Action Steps to Start Growing Your Traffic

Here’s the thing: SEO for adult sites isn’t a sprint. You’re looking at a 90-day minimum before you see real traction. But that doesn’t mean you sit around waiting. You start today.
Month 1: Audit Your Technical Foundation
Before you even think about content strategy, fix what’s broken. Run your site through a crawl test. Check your age-gating setup—make sure it’s working properly without blocking search engines. Test your page speed. Verify HTTPS is enabled everywhere. These aren’t sexy tasks, but they’re non-negotiable. You can’t build a house on a cracked foundation.
Month 2: Keyword Research and Content Planning
Now you hunt for opportunities. Grab Ahrefs or SEMrush and start digging into long-tail keywords in your niche. Look for search terms with real intent and lower competition. Map out what your audience is actually searching for. Then plan 4-6 cornerstone pieces that anchor your entire content strategy. These become your pillars everything else connects to.

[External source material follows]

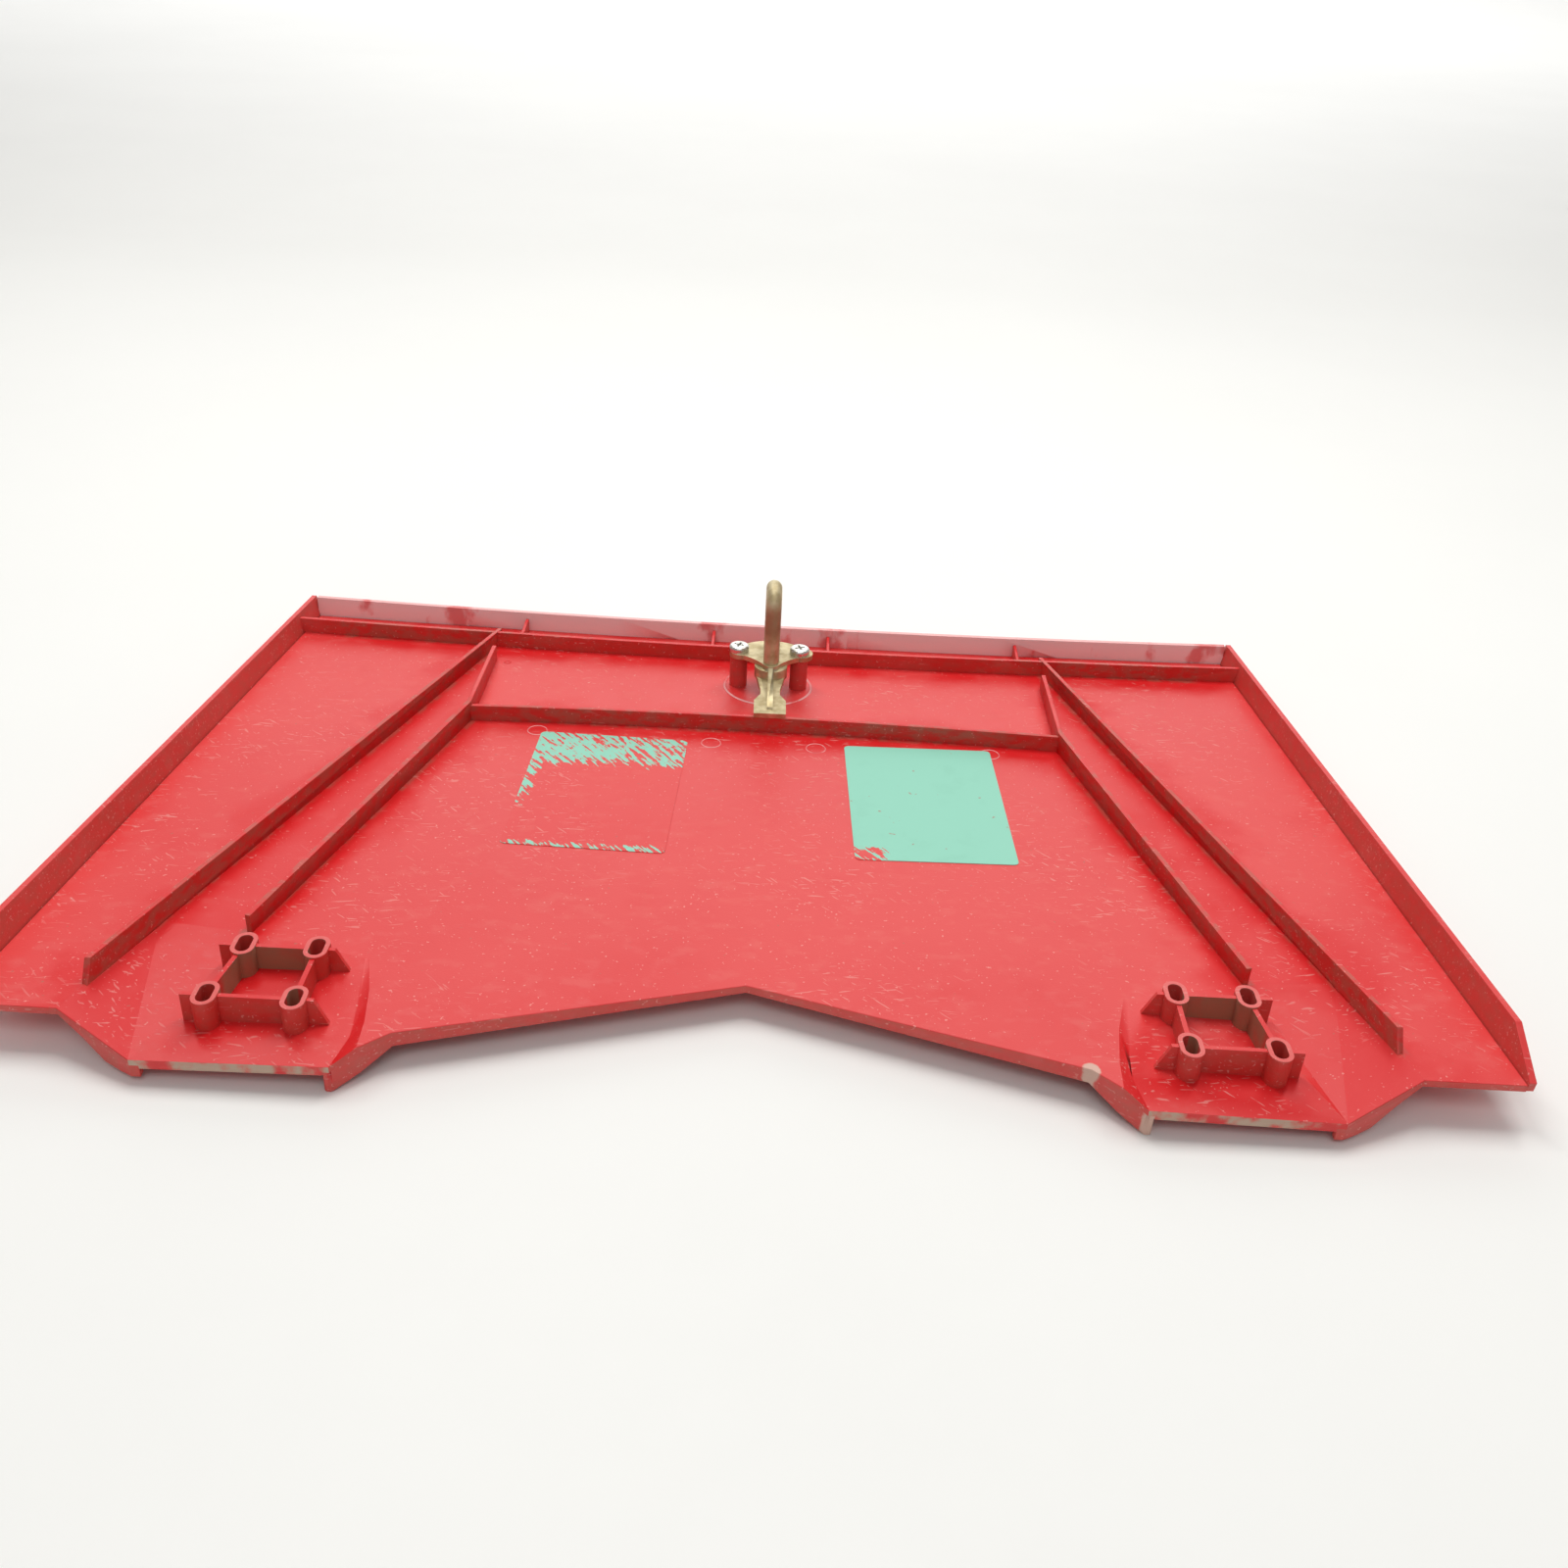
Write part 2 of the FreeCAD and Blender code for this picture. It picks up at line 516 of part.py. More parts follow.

Month 3: Build Authority Foundations
Content alone won’t move the needle. You need links. Create something worth linking to—industry reports, original research, tools. Then reach out to relevant sites. Pitch guest posts. Look for niche edit opportunities. This phase feels slow because relationship-building takes time. But you’re playing the long game here.
Ongoing: Monitor and Adjust
After day 90, you don’t stop. Track your rankings weekly. Monitor Core Web Vitals monthly. Test new content formats. Double down on what works. Cut what doesn’t. SEO rewards consistency over time.
You’ve got everything you need. The only question left is whether you’ll actually start.